To be done
Print all of the data exactly as written.

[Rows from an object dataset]
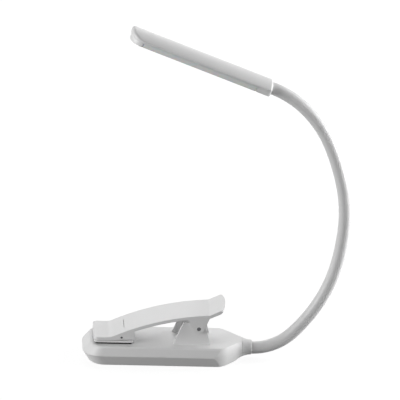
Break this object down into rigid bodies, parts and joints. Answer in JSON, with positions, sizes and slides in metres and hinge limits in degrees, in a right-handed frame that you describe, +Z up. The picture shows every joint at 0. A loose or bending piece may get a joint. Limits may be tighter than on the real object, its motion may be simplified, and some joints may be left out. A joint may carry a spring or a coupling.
{
  "type": "clip-on book light",
  "caption": "Clip-on book light: flat battery housing with a sprung clip lever, a bendable gooseneck that curves over the clip, and a slim bar head with an opal diffuser.",
  "frame": {"origin": "centre of the housing's flat underside, between its left end and the start of its shoulder", "axes": "+Z up, +X along the housing toward the gooseneck, -Y toward the near side of the picture"},
  "size_m": [0.1323, 0.031, 0.1766],
  "materials": {
    "white_plastic": "moulded, fine satin",
    "soft_sleeve": "smooth satin, slightly soft",
    "grip_rubber": "ribbed, matt",
    "pin_steel": "plain",
    "spring_wire": "drawn wire",
    "core_wire": "annealed wire",
    "crimp_metal": "plain",
    "opal_plastic": "opal, translucent, satin",
    "circuit_board": "solder mask",
    "led_lens": "clear over yellow phosphor",
    "cell_pouch": "laminated foil",
    "socket_shell": "stamped shell",
    "switch_body": "moulded"
  },
  "bodies": {
    "base": {"base_upper_shell": "white_plastic", "base_lower_shell": "white_plastic", "shell_screws": "pin_steel", "base_jaw_pad": "grip_rubber", "battery_cell": "cell_pouch", "main_board": "circuit_board", "key_switch": "switch_body", "charge_socket": "socket_shell", "pivot_pin": "pin_steel", "clip_spring": "spring_wire", "neck_collar": "white_plastic", "neck_anchor": "crimp_metal", "neck_sleeve_1": "soft_sleeve", "neck_core_1": "core_wire"},
    "power_button": {"power_button": "white_plastic"},
    "clip_lever": {"clip_lever": "white_plastic", "foot_pin": "pin_steel"},
    "jaw_foot": {"jaw_foot": "white_plastic", "foot_pad": "grip_rubber"},
    "neck_2": {"neck_sleeve_2": "soft_sleeve", "neck_core_2": "core_wire"},
    "neck_3": {"neck_sleeve_3": "soft_sleeve", "neck_core_3": "core_wire"},
    "neck_4": {"neck_sleeve_4": "soft_sleeve", "neck_core_4": "core_wire"},
    "neck_5": {"neck_sleeve_5": "soft_sleeve", "neck_core_5": "core_wire"},
    "neck_6": {"neck_sleeve_6": "soft_sleeve", "neck_core_6": "core_wire"},
    "neck_7": {"neck_sleeve_7": "soft_sleeve", "neck_core_7": "core_wire"},
    "head": {"neck_sleeve_8": "soft_sleeve", "neck_core_8": "core_wire", "head_shell": "white_plastic", "diffuser": "opal_plastic", "led_board": "circuit_board", "leds": "led_lens", "head_screws": "pin_steel", "head_ferrule": "crimp_metal"}
  },
  "joints": [
    {"name": "lever_pivot", "type": "hinge", "parent": "base", "child": "clip_lever", "pos_m": [0.0211, 0, 0.0192], "axis": [0, 1, 0], "range_deg": [0, 26], "stiffness_Nm_per_rad": 0.15, "springref_deg": -28.65, "deforming": ["clip_spring"]},
    {"name": "foot_swivel", "type": "hinge", "parent": "clip_lever", "child": "jaw_foot", "pos_m": [-0.0176, 0, 0.01375], "axis": [0, 1, 0], "range_deg": [-8, 0]},
    {"name": "power_button_press", "type": "slide", "parent": "base", "child": "power_button", "axis": [0, -1, 0], "range_m": [0, 0.0005], "stiffness_N_per_m": 300, "springref_m": -0.001},
    {"name": "neck_bend_1", "type": "hinge", "parent": "base", "child": "neck_2", "pos_m": [0.06848, 0, 0.01382], "axis": [0, 1, 0], "range_deg": [-18, 18]},
    {"name": "neck_swing_2", "type": "hinge", "parent": "neck_2", "child": "neck_3", "pos_m": [0.08154, 0, 0.03141], "axis": [-0.8878, 0, 0.4602], "range_deg": [-18, 18]},
    {"name": "neck_bend_3", "type": "hinge", "parent": "neck_3", "child": "neck_4", "pos_m": [0.08937, 0, 0.05192], "axis": [0, 1, 0], "range_deg": [-18, 18]},
    {"name": "neck_swing_4", "type": "hinge", "parent": "neck_4", "child": "neck_5", "pos_m": [0.09224, 0, 0.07368], "axis": [-0.9999, 0, 0.0105], "range_deg": [-18, 18]},
    {"name": "neck_bend_5", "type": "hinge", "parent": "neck_5", "child": "neck_6", "pos_m": [0.09002, 0, 0.09552], "axis": [0, 1, 0], "range_deg": [-18, 18]},
    {"name": "neck_swing_6", "type": "hinge", "parent": "neck_6", "child": "neck_7", "pos_m": [0.08295, 0, 0.1163], "axis": [-0.9033, 0, -0.4289], "range_deg": [-18, 18]},
    {"name": "neck_bend_7", "type": "hinge", "parent": "neck_7", "child": "head", "pos_m": [0.07058, 0, 0.13439], "axis": [0, 1, 0], "range_deg": [-18, 18]}
  ],
  "couplings": [
    {"joint": "foot_swivel", "follows": "lever_pivot", "ratio": -0.3}
  ]
}
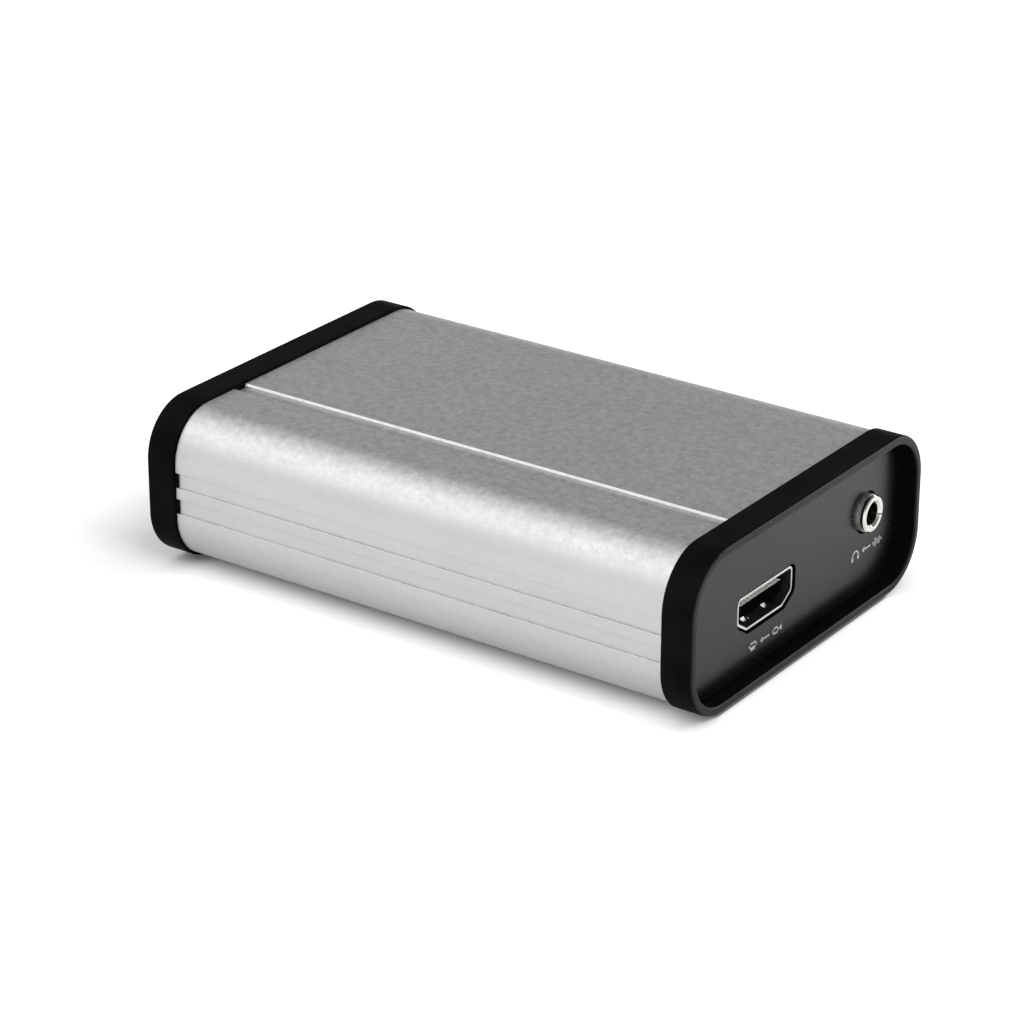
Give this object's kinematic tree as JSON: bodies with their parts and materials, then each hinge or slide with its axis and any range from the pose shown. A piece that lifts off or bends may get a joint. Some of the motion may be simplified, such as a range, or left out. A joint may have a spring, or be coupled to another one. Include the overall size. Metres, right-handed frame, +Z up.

Answer to this task
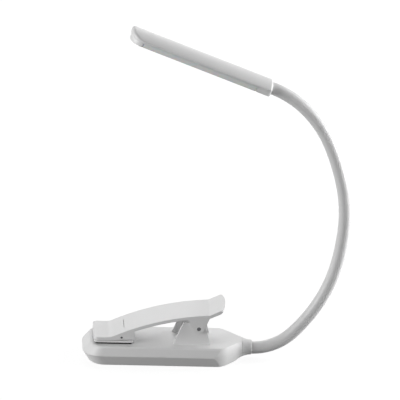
Break this object down into rigid bodies, parts and joints. Answer in JSON, with positions, sizes and slides in metres and hinge limits in degrees, in a right-handed frame that you describe, +Z up. The picture shows every joint at 0. A loose or bending piece may get a joint. Limits may be tighter than on the real object, its motion may be simplified, and some joints may be left out. A joint may carry a spring or a coupling.
{
  "type": "clip-on book light",
  "caption": "Clip-on book light: flat battery housing with a sprung clip lever, a bendable gooseneck that curves over the clip, and a slim bar head with an opal diffuser.",
  "frame": {"origin": "centre of the housing's flat underside, between its left end and the start of its shoulder", "axes": "+Z up, +X along the housing toward the gooseneck, -Y toward the near side of the picture"},
  "size_m": [0.1323, 0.031, 0.1766],
  "materials": {
    "white_plastic": "moulded, fine satin",
    "soft_sleeve": "smooth satin, slightly soft",
    "grip_rubber": "ribbed, matt",
    "pin_steel": "plain",
    "spring_wire": "drawn wire",
    "core_wire": "annealed wire",
    "crimp_metal": "plain",
    "opal_plastic": "opal, translucent, satin",
    "circuit_board": "solder mask",
    "led_lens": "clear over yellow phosphor",
    "cell_pouch": "laminated foil",
    "socket_shell": "stamped shell",
    "switch_body": "moulded"
  },
  "bodies": {
    "base": {"base_upper_shell": "white_plastic", "base_lower_shell": "white_plastic", "shell_screws": "pin_steel", "base_jaw_pad": "grip_rubber", "battery_cell": "cell_pouch", "main_board": "circuit_board", "key_switch": "switch_body", "charge_socket": "socket_shell", "pivot_pin": "pin_steel", "clip_spring": "spring_wire", "neck_collar": "white_plastic", "neck_anchor": "crimp_metal", "neck_sleeve_1": "soft_sleeve", "neck_core_1": "core_wire"},
    "power_button": {"power_button": "white_plastic"},
    "clip_lever": {"clip_lever": "white_plastic", "foot_pin": "pin_steel"},
    "jaw_foot": {"jaw_foot": "white_plastic", "foot_pad": "grip_rubber"},
    "neck_2": {"neck_sleeve_2": "soft_sleeve", "neck_core_2": "core_wire"},
    "neck_3": {"neck_sleeve_3": "soft_sleeve", "neck_core_3": "core_wire"},
    "neck_4": {"neck_sleeve_4": "soft_sleeve", "neck_core_4": "core_wire"},
    "neck_5": {"neck_sleeve_5": "soft_sleeve", "neck_core_5": "core_wire"},
    "neck_6": {"neck_sleeve_6": "soft_sleeve", "neck_core_6": "core_wire"},
    "neck_7": {"neck_sleeve_7": "soft_sleeve", "neck_core_7": "core_wire"},
    "head": {"neck_sleeve_8": "soft_sleeve", "neck_core_8": "core_wire", "head_shell": "white_plastic", "diffuser": "opal_plastic", "led_board": "circuit_board", "leds": "led_lens", "head_screws": "pin_steel", "head_ferrule": "crimp_metal"}
  },
  "joints": [
    {"name": "lever_pivot", "type": "hinge", "parent": "base", "child": "clip_lever", "pos_m": [0.0211, 0, 0.0192], "axis": [0, 1, 0], "range_deg": [0, 26], "stiffness_Nm_per_rad": 0.15, "springref_deg": -28.65, "deforming": ["clip_spring"]},
    {"name": "foot_swivel", "type": "hinge", "parent": "clip_lever", "child": "jaw_foot", "pos_m": [-0.0176, 0, 0.01375], "axis": [0, 1, 0], "range_deg": [-8, 0]},
    {"name": "power_button_press", "type": "slide", "parent": "base", "child": "power_button", "axis": [0, -1, 0], "range_m": [0, 0.0005], "stiffness_N_per_m": 300, "springref_m": -0.001},
    {"name": "neck_bend_1", "type": "hinge", "parent": "base", "child": "neck_2", "pos_m": [0.06848, 0, 0.01382], "axis": [0, 1, 0], "range_deg": [-18, 18]},
    {"name": "neck_swing_2", "type": "hinge", "parent": "neck_2", "child": "neck_3", "pos_m": [0.08154, 0, 0.03141], "axis": [-0.8878, 0, 0.4602], "range_deg": [-18, 18]},
    {"name": "neck_bend_3", "type": "hinge", "parent": "neck_3", "child": "neck_4", "pos_m": [0.08937, 0, 0.05192], "axis": [0, 1, 0], "range_deg": [-18, 18]},
    {"name": "neck_swing_4", "type": "hinge", "parent": "neck_4", "child": "neck_5", "pos_m": [0.09224, 0, 0.07368], "axis": [-0.9999, 0, 0.0105], "range_deg": [-18, 18]},
    {"name": "neck_bend_5", "type": "hinge", "parent": "neck_5", "child": "neck_6", "pos_m": [0.09002, 0, 0.09552], "axis": [0, 1, 0], "range_deg": [-18, 18]},
    {"name": "neck_swing_6", "type": "hinge", "parent": "neck_6", "child": "neck_7", "pos_m": [0.08295, 0, 0.1163], "axis": [-0.9033, 0, -0.4289], "range_deg": [-18, 18]},
    {"name": "neck_bend_7", "type": "hinge", "parent": "neck_7", "child": "head", "pos_m": [0.07058, 0, 0.13439], "axis": [0, 1, 0], "range_deg": [-18, 18]}
  ],
  "couplings": [
    {"joint": "foot_swivel", "follows": "lever_pivot", "ratio": -0.3}
  ]
}
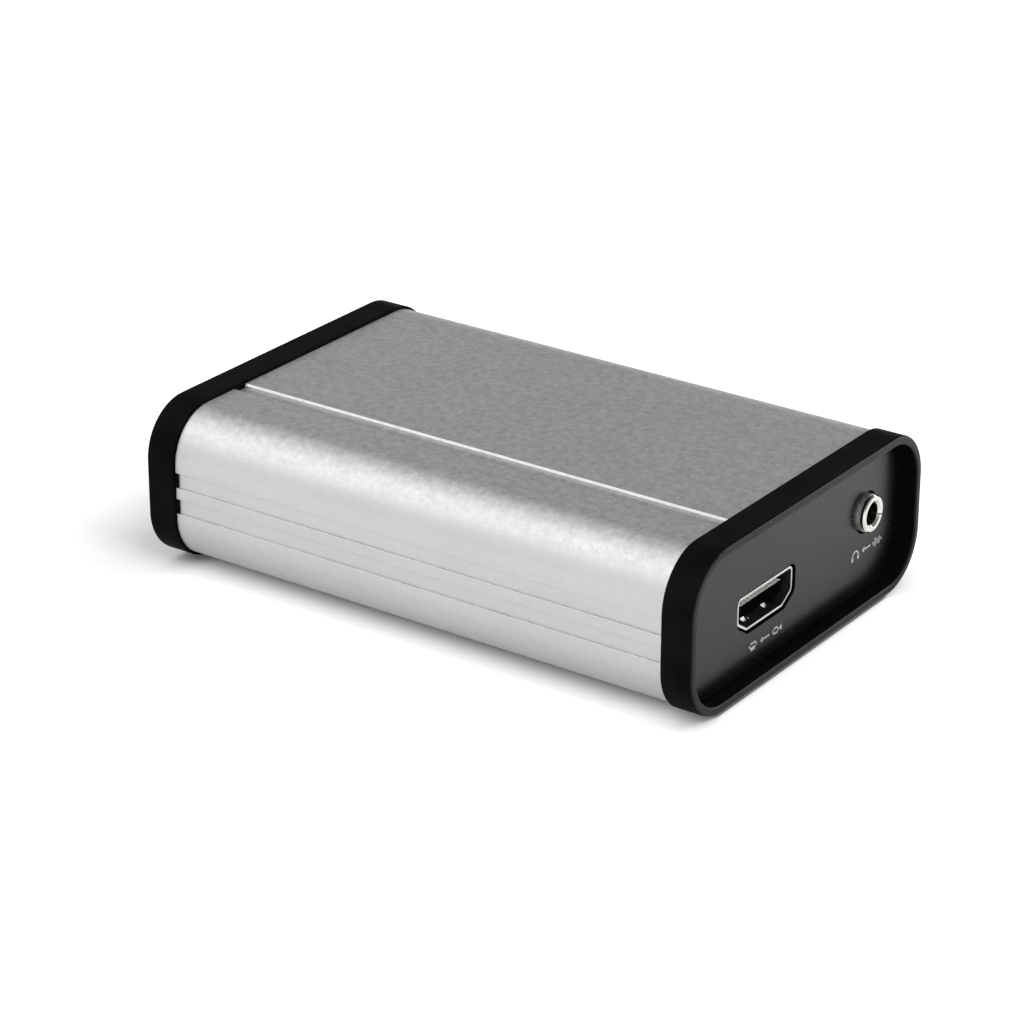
Give this object's kinematic tree as JSON: bodies with their parts and materials, then each hinge or slide with its axis and any range from the pose shown. A piece that lifts off or bends may get a joint. Some of the motion may be simplified, such as a range, or left out. A joint may have a spring, or be coupled to another one. Include the overall size. Metres, right-handed frame, +Z up.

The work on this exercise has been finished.